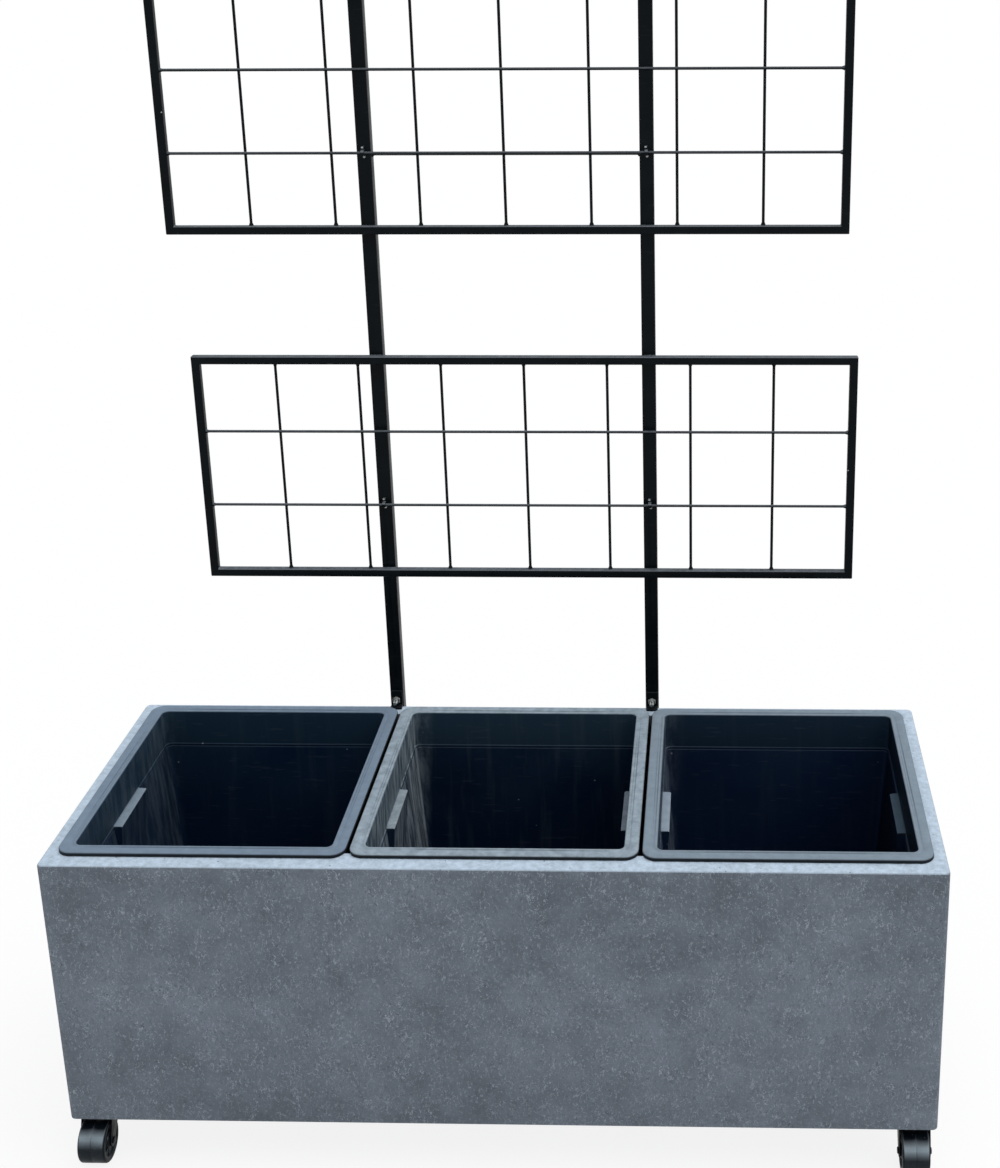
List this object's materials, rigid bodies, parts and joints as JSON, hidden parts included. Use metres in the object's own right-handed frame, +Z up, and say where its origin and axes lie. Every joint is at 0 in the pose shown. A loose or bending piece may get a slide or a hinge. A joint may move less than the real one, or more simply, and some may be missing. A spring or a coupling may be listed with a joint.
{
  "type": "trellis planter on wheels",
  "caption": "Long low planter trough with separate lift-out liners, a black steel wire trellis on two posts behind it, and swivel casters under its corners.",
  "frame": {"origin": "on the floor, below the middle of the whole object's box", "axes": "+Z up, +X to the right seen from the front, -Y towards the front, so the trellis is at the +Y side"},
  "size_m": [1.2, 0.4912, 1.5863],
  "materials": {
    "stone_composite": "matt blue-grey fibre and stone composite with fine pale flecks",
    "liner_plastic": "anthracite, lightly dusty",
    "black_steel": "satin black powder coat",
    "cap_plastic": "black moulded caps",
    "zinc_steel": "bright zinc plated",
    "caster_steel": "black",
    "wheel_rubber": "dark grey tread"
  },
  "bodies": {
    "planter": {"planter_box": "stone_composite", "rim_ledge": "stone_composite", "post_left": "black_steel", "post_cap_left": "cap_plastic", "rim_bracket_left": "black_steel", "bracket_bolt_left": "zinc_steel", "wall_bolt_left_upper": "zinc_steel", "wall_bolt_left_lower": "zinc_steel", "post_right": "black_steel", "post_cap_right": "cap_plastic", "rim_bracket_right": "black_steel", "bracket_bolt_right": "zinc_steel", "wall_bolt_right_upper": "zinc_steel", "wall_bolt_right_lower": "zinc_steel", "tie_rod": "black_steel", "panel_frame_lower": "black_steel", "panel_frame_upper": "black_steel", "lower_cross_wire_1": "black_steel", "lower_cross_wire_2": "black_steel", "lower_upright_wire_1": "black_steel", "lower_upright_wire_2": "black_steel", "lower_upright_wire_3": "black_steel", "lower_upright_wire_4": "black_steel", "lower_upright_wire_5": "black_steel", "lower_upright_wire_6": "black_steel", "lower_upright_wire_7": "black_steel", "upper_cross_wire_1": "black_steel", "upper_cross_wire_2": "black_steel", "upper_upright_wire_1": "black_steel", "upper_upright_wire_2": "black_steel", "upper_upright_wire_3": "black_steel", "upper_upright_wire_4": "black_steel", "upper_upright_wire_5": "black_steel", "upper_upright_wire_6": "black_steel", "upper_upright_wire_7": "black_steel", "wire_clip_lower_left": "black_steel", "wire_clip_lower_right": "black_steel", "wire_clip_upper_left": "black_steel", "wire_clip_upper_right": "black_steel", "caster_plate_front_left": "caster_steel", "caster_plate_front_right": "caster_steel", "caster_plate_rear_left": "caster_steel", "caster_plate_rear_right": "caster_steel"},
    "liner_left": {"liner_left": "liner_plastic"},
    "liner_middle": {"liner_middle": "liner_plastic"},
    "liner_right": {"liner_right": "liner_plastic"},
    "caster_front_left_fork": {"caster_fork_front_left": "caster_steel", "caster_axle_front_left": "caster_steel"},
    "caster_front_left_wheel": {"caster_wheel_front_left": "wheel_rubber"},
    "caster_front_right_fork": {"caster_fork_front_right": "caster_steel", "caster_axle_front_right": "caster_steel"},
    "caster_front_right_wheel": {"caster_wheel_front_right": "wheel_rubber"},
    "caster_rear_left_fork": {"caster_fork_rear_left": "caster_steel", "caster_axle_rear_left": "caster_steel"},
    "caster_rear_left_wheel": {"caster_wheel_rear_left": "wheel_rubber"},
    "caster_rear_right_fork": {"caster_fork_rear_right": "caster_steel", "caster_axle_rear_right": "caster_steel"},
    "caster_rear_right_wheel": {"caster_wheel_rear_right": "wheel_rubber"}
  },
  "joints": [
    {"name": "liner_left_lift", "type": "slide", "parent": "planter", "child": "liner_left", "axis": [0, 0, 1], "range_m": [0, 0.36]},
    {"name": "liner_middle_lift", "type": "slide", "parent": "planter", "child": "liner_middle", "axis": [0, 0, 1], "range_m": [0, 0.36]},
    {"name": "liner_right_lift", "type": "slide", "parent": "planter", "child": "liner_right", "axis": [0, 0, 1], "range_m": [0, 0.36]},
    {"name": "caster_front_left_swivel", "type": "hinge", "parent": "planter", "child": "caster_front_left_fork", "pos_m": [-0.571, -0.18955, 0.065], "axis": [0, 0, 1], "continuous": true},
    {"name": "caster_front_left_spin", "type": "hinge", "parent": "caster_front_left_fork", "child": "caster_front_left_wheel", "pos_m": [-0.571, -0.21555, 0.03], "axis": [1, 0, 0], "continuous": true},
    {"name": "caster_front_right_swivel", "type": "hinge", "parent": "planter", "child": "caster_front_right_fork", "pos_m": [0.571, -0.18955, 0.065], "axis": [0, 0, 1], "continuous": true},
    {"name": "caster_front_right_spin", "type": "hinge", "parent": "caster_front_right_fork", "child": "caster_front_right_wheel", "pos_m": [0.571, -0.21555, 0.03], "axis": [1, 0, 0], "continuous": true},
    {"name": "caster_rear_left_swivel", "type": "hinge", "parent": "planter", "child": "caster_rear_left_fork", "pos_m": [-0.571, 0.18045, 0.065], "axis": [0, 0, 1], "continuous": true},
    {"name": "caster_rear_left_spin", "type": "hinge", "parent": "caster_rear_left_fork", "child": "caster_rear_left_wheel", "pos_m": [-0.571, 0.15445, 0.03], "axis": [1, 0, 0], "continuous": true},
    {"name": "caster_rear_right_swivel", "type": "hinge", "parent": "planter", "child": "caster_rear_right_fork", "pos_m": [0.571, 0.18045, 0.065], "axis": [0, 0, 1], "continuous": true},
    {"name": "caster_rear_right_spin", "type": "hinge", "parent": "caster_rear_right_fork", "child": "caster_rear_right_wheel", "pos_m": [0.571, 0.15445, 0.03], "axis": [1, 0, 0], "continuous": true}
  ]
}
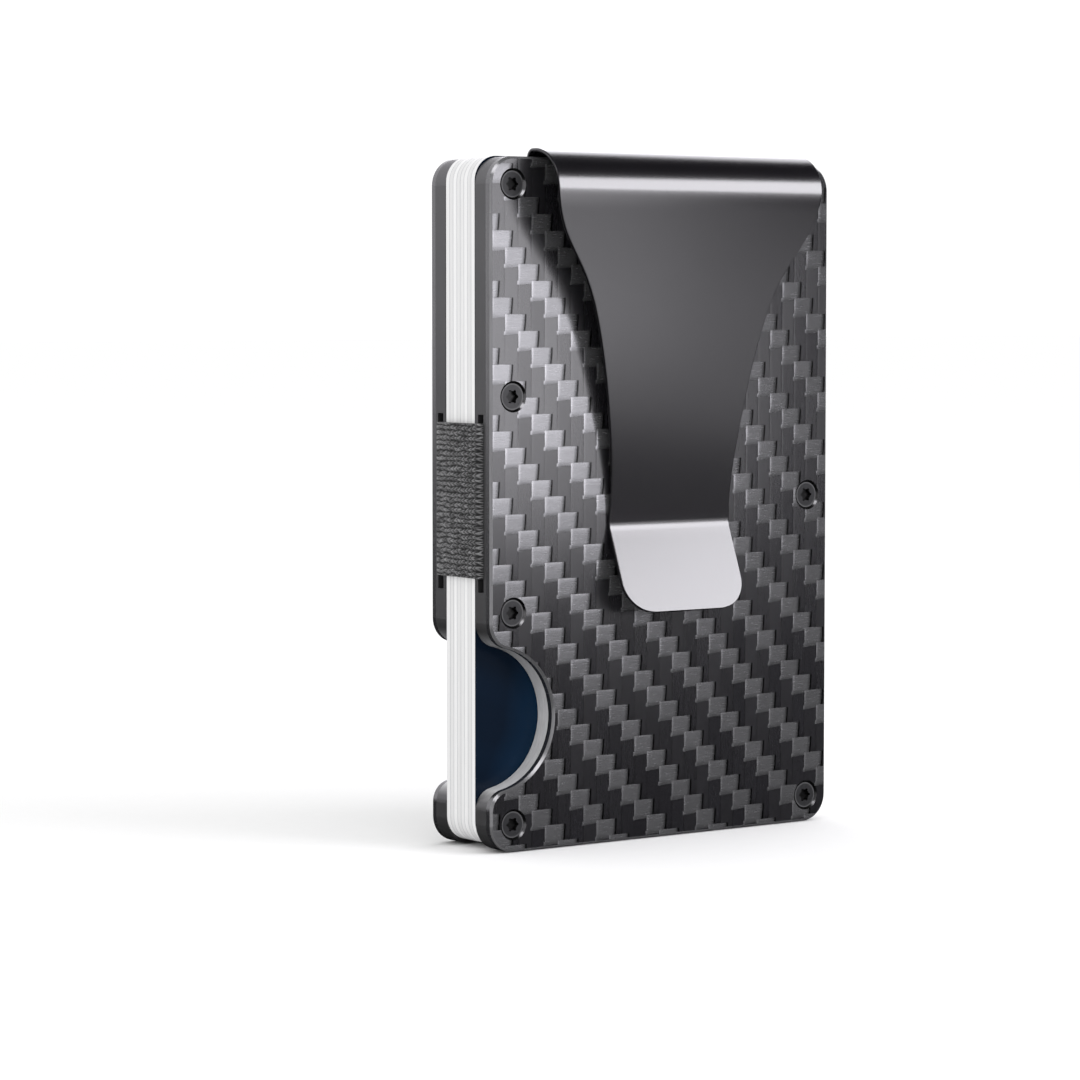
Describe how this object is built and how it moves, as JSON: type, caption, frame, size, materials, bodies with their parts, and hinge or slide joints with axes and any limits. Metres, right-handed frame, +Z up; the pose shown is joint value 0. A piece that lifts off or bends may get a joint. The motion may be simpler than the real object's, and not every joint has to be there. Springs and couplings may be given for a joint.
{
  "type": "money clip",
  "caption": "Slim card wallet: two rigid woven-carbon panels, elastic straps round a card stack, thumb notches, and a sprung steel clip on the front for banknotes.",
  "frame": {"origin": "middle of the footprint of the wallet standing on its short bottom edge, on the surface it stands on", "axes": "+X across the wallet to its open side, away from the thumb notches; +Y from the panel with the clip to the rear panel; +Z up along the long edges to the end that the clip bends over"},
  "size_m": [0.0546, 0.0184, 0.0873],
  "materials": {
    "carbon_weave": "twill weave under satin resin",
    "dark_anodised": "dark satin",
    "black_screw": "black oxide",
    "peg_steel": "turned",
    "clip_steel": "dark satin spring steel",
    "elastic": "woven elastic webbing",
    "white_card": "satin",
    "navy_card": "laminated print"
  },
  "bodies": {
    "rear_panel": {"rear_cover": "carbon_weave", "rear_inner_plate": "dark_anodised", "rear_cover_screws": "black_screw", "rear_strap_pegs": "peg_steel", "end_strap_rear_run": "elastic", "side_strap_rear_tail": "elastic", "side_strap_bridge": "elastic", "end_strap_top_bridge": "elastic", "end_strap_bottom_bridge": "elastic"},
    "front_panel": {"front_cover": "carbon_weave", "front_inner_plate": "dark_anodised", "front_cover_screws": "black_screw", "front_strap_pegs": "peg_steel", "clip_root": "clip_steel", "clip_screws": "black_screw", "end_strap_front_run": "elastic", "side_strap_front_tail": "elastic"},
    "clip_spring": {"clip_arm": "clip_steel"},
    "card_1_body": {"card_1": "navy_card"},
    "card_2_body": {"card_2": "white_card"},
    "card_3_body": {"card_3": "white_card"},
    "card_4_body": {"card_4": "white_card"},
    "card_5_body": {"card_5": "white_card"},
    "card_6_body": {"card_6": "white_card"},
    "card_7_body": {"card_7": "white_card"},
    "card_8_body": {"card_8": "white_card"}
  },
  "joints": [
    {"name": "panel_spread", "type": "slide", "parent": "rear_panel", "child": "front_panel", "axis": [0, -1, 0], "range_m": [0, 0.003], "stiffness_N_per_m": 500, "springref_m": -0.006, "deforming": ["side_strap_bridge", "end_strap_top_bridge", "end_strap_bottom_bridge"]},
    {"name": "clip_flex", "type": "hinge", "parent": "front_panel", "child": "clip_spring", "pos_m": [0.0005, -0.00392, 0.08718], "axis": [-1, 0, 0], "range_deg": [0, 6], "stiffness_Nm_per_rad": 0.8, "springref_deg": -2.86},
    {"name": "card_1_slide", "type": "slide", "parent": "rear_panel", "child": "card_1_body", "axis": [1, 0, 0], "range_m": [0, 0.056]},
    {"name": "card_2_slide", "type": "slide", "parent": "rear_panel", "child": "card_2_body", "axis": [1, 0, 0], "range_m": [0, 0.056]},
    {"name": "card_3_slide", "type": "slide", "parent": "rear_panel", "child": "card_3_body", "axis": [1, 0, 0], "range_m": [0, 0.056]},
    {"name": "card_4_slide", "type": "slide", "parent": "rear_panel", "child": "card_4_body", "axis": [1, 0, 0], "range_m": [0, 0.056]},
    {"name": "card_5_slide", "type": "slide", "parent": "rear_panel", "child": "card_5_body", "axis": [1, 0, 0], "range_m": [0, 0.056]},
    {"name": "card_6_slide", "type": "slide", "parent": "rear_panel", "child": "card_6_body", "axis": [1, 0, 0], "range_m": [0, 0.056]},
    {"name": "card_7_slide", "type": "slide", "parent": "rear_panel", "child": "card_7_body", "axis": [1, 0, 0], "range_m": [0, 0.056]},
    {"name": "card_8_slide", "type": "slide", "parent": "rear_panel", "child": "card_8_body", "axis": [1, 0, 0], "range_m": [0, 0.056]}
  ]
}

──────────────────────────────

■ Instruction ■
Look through the entries above; copy every line holding the string "joints".

■ Answer to this exercise ■
List this object's materials, rigid bodies, parts and joints as JSON, hidden parts included. Use metres in the object's own right-handed frame, +Z up, and say where its origin and axes lie. Every joint is at 0 in the pose shown. A loose or bending piece may get a slide or a hinge. A joint may move less than the real one, or more simply, and some may be missing. A spring or a coupling may be listed with a joint.
  "joints": [
Describe how this object is built and how it moves, as JSON: type, caption, frame, size, materials, bodies with their parts, and hinge or slide joints with axes and any limits. Metres, right-handed frame, +Z up; the pose shown is joint value 0. A piece that lifts off or bends may get a joint. The motion may be simpler than the real object's, and not every joint has to be there. Springs and couplings may be given for a joint.
  "joints": [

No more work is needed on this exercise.